Tre Hawkins

Profile
- Position: Cornerback

Personal information
- Born: August 1, 2000 (age 26) Temple, Texas, U.S.
- Listed height: 6 ft 3 in (1.91 m)
- Listed weight: 195 lb (88 kg)

Career information
- High school: Temple (TX)
- College: Trinity Valley (2018–2019); Old Dominion (2020–2022);
- NFL draft: 2023: 6th round, 209th overall pick

Career history
- New York Giants (2023–2024); Washington Commanders (2025); Minnesota Vikings (2026)*;
- * Offseason or practice squad member only

Career NFL statistics as of 2025
- Tackles: 45
- Pass deflections: 3
- Interceptions: 1
- Stats at Pro Football Reference

= Tre Hawkins =

American football player (born 2000)

Larry "Tre" Hawkins III (born August 1, 2000), is an American professional football cornerback. He played college football for the Trinity Valley Cardinals and Old Dominion Monarchs. Hawkins was selected by the New York Giants in the sixth round of the 2023 NFL draft. Hawkins has also played for the Washington Commanders.

==College career==
Hawkins played three seasons at Old Dominion and put up 134 tackles, six going for a loss, two interceptions, 12 pass deflections, three fumble recoveries, and three forced fumbles.

==Professional career==

Pre-draft measurables
| Height | Weight | Arm length | Hand span | Wingspan | 40-yard dash | 10-yard split | 20-yard split | 20-yard shuttle | Three-cone drill | Vertical jump | Broad jump | Bench press |
| 6 ft 1+7⁄8 in (1.88 m) | 188 lb (85 kg) | 32+1⁄8 in (0.82 m) | 9 in (0.23 m) | 6 ft 5+3⁄4 in (1.97 m) | 4.39 s | 1.52 s | 2.50 s | 4.22 s | 6.74 s | 37.5 in (0.95 m) | 10 ft 9 in (3.28 m) | 17 reps |
All values from Old Dominion's Pro Day

===New York Giants===
Hawkins was drafted by the New York Giants in the sixth round, 209th overall, of the 2023 NFL draft. He appeared in all 17 games for the Giants during his rookie campaign, logging 35 combined tackles.

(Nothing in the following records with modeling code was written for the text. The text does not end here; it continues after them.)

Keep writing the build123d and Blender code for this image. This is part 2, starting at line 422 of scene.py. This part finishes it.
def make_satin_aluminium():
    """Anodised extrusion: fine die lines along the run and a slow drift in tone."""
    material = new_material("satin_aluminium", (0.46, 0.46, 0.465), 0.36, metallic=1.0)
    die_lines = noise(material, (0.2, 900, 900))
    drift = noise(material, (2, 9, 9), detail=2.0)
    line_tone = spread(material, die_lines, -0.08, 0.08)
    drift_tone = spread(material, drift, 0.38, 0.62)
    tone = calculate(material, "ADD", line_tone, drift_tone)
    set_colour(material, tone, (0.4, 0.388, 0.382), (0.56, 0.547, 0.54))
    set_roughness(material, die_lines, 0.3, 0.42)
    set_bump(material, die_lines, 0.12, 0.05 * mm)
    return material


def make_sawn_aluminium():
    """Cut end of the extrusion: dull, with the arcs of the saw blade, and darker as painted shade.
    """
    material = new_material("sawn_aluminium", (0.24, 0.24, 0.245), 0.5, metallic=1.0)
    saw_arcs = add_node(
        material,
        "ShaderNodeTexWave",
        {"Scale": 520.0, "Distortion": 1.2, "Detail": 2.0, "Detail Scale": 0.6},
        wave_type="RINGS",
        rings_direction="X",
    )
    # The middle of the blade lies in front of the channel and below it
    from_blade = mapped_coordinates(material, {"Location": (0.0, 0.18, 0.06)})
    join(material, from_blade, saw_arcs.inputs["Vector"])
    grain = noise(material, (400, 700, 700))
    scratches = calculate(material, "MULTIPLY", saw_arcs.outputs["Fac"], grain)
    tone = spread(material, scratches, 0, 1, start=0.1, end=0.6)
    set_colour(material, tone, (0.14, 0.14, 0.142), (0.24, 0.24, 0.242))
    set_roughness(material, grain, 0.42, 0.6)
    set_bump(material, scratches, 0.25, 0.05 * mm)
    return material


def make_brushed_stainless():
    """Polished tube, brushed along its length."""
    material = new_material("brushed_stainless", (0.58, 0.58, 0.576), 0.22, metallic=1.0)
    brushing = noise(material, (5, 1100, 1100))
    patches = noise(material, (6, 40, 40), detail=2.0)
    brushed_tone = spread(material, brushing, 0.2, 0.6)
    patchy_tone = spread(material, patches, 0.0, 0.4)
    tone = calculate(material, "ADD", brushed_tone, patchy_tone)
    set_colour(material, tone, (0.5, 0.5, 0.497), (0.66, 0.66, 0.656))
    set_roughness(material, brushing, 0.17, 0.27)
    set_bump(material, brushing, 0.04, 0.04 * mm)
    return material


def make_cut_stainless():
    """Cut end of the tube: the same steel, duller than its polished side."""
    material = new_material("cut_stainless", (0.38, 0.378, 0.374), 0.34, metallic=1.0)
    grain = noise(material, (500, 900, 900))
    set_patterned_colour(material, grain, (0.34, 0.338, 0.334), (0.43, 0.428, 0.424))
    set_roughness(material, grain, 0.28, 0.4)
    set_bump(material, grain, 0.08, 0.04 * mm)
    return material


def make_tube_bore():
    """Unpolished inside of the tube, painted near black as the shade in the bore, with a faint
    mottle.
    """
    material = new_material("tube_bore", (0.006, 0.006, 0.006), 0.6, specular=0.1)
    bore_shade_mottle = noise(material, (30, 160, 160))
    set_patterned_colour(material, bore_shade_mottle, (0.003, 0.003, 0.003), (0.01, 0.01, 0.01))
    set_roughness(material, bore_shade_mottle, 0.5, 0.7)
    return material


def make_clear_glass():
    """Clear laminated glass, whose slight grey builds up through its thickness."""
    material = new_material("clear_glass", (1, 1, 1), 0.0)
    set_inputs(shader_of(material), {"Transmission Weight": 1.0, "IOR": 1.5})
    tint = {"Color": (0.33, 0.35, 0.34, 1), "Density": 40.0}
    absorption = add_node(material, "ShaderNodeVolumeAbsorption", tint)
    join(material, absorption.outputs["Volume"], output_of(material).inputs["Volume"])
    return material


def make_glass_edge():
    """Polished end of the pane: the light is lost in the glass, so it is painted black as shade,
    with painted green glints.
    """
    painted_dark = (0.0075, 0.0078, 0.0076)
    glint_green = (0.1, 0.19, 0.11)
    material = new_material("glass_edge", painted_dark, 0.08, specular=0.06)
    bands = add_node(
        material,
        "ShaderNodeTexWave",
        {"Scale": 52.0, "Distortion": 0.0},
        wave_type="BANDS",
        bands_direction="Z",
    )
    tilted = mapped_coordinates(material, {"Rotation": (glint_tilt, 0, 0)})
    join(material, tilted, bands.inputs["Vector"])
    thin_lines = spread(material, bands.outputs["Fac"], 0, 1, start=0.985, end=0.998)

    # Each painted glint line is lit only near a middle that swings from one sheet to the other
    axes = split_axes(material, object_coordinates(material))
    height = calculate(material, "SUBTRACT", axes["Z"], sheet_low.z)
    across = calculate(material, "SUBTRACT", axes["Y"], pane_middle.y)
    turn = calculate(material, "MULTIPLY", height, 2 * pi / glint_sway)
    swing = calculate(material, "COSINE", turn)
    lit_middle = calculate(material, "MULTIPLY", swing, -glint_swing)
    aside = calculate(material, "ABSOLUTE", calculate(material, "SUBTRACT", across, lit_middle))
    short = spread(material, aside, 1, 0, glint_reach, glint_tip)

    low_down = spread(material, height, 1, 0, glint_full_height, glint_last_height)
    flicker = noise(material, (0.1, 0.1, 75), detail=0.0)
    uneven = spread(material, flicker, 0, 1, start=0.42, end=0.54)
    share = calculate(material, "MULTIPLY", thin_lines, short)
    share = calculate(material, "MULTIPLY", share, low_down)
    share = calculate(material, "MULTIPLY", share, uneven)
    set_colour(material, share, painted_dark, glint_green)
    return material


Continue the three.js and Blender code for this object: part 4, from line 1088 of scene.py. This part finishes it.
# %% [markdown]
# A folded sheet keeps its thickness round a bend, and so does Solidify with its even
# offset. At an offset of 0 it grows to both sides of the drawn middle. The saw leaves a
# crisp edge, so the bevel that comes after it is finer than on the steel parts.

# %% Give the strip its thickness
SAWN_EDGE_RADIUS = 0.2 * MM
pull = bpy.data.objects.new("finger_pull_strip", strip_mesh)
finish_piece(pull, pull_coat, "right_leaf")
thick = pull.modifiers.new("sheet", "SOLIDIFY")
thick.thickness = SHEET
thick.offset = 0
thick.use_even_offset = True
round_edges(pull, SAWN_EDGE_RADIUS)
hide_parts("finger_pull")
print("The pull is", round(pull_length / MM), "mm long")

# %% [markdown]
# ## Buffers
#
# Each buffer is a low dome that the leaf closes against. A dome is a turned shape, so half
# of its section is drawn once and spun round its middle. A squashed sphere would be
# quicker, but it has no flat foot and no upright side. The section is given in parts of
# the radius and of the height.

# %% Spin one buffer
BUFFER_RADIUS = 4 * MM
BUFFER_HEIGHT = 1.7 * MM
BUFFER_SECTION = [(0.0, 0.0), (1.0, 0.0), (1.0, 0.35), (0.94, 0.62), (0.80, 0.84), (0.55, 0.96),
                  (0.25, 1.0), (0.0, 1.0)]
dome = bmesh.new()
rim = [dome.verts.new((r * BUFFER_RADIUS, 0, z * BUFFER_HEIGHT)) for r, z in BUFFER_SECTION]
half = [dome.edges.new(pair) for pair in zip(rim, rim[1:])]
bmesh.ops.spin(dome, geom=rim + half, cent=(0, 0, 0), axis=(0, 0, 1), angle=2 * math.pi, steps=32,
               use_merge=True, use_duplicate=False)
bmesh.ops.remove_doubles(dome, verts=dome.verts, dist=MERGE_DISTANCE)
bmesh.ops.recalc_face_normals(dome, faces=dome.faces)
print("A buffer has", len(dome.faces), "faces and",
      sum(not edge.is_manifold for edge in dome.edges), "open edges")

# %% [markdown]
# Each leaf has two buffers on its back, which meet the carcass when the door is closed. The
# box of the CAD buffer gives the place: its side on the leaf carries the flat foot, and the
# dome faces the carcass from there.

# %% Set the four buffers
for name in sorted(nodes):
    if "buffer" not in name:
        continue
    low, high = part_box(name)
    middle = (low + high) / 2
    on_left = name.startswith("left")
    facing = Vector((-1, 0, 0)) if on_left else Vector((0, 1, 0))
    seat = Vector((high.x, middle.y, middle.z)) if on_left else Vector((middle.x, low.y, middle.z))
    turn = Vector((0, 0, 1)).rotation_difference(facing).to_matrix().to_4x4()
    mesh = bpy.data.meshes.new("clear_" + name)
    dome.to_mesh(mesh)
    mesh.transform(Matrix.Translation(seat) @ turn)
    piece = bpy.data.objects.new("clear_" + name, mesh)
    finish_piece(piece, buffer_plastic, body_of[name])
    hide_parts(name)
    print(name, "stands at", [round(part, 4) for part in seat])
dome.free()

In Week 14 against the New Orleans Saints, Hawkins recorded his first career interception against Derek Carr. The pick was New York's first since Week 1, breaking an 11-game stretch in which the Giants did not record an interception, an NFL record. In the same game, Hawkins suffered a fractured lumbar spine injury, ending his season. He finished his season with 10 tackles across three appearances.

On August 26, 2025, Hawkins was waived by the Giants with an injury designation as part of final roster cuts.

===Washington Commanders===
On November 5, 2025, the Washington Commanders signed Hawkins to their practice squad. On January 5, 2026, he signed a reserve/futures contract with the Commanders. He was waived by Washington on August 2.

===Minnesota Vikings===
On August 25, 2026, Hawkins signed with the Minnesota Vikings. On August 30, he was waived by the Vikings as part of the final roster cuts.